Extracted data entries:
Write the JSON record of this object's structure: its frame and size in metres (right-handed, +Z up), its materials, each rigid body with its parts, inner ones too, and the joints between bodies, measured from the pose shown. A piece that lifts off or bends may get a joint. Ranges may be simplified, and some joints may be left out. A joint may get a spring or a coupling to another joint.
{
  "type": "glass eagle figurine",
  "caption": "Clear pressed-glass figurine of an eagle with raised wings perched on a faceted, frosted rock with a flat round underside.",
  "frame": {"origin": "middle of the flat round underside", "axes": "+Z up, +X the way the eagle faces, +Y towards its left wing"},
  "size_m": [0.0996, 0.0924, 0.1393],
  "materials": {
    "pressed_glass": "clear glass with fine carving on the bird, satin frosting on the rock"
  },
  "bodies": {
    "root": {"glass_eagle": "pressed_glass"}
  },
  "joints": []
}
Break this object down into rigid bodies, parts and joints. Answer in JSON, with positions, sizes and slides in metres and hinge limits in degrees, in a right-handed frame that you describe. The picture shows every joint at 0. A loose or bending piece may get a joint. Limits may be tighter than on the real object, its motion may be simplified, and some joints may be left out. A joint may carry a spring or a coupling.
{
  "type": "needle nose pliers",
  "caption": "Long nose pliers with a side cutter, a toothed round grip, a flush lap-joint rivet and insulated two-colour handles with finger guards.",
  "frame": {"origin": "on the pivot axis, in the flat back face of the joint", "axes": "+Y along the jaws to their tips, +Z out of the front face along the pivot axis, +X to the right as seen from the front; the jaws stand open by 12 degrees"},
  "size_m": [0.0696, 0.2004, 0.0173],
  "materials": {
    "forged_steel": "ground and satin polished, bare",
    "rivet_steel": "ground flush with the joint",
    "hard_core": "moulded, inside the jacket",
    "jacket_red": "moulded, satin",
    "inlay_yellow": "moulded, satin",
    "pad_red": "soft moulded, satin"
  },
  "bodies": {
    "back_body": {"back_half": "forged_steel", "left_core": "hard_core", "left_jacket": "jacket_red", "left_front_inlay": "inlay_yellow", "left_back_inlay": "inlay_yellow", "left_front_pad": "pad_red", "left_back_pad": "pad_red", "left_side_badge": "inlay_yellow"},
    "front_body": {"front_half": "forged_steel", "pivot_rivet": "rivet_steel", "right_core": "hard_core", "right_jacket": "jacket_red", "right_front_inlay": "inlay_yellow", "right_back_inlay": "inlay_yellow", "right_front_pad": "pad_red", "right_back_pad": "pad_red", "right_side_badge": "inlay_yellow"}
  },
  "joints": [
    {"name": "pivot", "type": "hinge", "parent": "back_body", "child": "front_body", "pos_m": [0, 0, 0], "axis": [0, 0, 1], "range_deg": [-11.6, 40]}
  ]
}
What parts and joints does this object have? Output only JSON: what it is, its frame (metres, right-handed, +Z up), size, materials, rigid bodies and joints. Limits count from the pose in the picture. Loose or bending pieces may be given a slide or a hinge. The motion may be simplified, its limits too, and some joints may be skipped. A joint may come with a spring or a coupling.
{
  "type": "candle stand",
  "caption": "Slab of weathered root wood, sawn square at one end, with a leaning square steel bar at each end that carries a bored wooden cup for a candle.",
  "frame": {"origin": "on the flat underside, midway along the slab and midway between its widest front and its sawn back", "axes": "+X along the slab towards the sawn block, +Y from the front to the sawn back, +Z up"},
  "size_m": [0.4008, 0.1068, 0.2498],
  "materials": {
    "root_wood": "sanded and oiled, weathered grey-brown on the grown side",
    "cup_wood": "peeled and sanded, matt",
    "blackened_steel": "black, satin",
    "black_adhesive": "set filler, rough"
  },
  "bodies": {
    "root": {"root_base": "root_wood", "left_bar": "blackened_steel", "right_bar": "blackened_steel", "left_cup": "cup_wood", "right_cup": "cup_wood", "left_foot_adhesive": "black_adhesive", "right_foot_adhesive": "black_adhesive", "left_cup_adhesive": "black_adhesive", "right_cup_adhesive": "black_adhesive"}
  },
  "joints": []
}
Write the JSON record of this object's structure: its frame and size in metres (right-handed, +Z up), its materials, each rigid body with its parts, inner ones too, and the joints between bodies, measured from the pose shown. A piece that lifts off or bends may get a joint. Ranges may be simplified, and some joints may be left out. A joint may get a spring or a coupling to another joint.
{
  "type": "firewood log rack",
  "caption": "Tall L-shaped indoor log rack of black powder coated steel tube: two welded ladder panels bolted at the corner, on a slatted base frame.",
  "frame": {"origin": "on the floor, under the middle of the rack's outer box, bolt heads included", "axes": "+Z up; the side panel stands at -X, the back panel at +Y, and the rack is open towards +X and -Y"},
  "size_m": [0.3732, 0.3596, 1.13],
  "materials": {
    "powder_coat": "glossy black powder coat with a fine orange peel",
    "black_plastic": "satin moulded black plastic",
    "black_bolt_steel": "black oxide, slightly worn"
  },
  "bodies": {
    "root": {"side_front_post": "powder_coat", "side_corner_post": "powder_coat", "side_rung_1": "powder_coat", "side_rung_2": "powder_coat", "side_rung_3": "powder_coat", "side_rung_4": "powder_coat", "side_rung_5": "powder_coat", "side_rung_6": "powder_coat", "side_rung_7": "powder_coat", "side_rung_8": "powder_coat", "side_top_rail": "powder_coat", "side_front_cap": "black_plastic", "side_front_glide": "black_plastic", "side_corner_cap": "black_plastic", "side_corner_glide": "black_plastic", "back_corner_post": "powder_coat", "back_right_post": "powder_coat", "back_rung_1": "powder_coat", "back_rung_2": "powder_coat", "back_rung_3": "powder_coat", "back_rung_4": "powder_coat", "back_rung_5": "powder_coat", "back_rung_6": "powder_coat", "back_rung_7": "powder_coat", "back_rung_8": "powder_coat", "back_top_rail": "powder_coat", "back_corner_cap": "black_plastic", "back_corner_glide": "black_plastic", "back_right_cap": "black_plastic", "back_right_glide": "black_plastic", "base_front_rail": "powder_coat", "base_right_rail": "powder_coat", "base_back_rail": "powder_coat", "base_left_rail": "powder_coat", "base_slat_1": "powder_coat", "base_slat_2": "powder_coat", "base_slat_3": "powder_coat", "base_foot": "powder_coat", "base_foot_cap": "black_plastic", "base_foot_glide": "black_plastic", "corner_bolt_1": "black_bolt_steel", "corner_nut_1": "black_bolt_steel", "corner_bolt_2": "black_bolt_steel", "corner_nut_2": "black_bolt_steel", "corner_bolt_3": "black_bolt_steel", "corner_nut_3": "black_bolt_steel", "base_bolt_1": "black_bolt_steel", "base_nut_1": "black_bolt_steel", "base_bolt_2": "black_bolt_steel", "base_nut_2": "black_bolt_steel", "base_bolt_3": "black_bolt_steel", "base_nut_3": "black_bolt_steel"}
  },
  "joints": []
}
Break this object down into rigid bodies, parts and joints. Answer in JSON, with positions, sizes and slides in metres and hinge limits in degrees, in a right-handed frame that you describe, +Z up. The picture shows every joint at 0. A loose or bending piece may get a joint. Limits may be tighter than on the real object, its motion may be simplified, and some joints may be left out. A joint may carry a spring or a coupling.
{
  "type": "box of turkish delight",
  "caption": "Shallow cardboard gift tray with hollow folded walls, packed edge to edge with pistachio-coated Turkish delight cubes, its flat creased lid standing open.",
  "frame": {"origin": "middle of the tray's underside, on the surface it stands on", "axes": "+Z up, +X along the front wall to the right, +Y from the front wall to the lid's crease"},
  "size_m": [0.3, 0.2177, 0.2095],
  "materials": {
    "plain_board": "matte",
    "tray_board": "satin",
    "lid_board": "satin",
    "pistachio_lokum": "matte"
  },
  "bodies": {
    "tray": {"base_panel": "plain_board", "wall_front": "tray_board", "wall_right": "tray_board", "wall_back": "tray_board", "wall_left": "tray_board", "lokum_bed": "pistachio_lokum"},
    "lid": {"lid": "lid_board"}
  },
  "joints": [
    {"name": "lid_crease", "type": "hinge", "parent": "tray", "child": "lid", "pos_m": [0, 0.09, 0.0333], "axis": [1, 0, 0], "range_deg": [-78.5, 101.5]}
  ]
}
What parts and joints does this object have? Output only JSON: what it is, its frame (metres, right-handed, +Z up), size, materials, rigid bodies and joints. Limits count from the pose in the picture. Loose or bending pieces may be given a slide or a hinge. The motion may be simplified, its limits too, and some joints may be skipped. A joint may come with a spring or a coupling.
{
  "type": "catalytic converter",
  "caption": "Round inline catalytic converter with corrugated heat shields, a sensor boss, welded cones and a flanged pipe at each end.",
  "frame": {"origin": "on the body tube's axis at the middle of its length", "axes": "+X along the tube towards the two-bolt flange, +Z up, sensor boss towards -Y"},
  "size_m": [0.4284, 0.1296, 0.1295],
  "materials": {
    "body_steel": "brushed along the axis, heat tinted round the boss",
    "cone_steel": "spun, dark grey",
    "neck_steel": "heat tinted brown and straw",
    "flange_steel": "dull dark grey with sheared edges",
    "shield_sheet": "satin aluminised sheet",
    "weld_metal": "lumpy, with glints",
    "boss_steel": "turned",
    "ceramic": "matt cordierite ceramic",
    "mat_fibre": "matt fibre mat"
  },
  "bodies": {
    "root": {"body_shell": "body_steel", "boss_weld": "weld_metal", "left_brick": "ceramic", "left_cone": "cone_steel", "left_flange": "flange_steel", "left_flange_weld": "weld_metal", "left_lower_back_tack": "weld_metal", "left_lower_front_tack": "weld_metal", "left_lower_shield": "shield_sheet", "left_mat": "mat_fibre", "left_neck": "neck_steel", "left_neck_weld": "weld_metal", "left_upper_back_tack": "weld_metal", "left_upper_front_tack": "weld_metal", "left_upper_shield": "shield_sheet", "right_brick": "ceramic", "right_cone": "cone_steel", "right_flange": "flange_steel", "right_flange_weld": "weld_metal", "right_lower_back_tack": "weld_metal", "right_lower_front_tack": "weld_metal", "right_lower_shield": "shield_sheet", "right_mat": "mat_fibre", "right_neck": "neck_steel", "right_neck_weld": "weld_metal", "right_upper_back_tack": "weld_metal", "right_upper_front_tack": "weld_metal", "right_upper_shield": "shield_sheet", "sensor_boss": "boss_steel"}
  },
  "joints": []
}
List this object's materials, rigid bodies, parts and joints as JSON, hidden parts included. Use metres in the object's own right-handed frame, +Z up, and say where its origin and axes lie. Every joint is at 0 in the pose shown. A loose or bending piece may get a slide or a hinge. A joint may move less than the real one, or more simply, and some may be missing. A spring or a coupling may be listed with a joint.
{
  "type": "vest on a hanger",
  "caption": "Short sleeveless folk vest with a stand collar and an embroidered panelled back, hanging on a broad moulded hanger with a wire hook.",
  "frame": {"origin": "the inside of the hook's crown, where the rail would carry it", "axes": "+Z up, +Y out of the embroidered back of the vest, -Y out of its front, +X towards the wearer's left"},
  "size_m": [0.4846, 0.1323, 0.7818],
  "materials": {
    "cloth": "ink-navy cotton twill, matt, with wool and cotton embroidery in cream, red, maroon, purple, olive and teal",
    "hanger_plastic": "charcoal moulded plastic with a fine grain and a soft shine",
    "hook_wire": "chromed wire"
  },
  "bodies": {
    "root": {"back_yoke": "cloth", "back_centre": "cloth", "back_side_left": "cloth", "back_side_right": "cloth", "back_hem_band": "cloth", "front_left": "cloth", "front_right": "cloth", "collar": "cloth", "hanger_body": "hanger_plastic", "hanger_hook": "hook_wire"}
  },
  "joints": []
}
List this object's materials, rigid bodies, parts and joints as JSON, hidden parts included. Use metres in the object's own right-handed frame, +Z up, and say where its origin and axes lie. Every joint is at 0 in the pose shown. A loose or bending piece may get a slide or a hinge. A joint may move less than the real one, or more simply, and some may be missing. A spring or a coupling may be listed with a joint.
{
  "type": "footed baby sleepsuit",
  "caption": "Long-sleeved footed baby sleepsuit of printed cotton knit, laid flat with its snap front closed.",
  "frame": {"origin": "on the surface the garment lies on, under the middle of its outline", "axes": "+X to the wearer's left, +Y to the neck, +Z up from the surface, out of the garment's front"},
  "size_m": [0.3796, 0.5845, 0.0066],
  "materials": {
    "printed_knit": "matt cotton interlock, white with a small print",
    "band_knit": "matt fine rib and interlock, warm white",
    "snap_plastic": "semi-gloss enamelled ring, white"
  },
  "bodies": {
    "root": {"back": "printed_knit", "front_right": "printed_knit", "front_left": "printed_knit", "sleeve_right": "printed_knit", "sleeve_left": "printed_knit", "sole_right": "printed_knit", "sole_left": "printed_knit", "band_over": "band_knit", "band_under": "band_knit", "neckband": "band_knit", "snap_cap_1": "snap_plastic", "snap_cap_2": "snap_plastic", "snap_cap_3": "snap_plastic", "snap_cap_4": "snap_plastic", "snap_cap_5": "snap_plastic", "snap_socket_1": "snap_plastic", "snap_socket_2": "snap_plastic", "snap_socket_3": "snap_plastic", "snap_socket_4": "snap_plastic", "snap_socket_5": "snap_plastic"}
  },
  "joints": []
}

_Task to carry out:_
Check all the records above and select each line where the string "sizes" is found.

_Response to this task:_
Break this object down into rigid bodies, parts and joints. Answer in JSON, with positions, sizes and slides in metres and hinge limits in degrees, in a right-handed frame that you describe. The picture shows every joint at 0. A loose or bending piece may get a joint. Limits may be tighter than on the real object, its motion may be simplified, and some joints may be left out. A joint may carry a spring or a coupling.
Break this object down into rigid bodies, parts and joints. Answer in JSON, with positions, sizes and slides in metres and hinge limits in degrees, in a right-handed frame that you describe, +Z up. The picture shows every joint at 0. A loose or bending piece may get a joint. Limits may be tighter than on the real object, its motion may be simplified, and some joints may be left out. A joint may carry a spring or a coupling.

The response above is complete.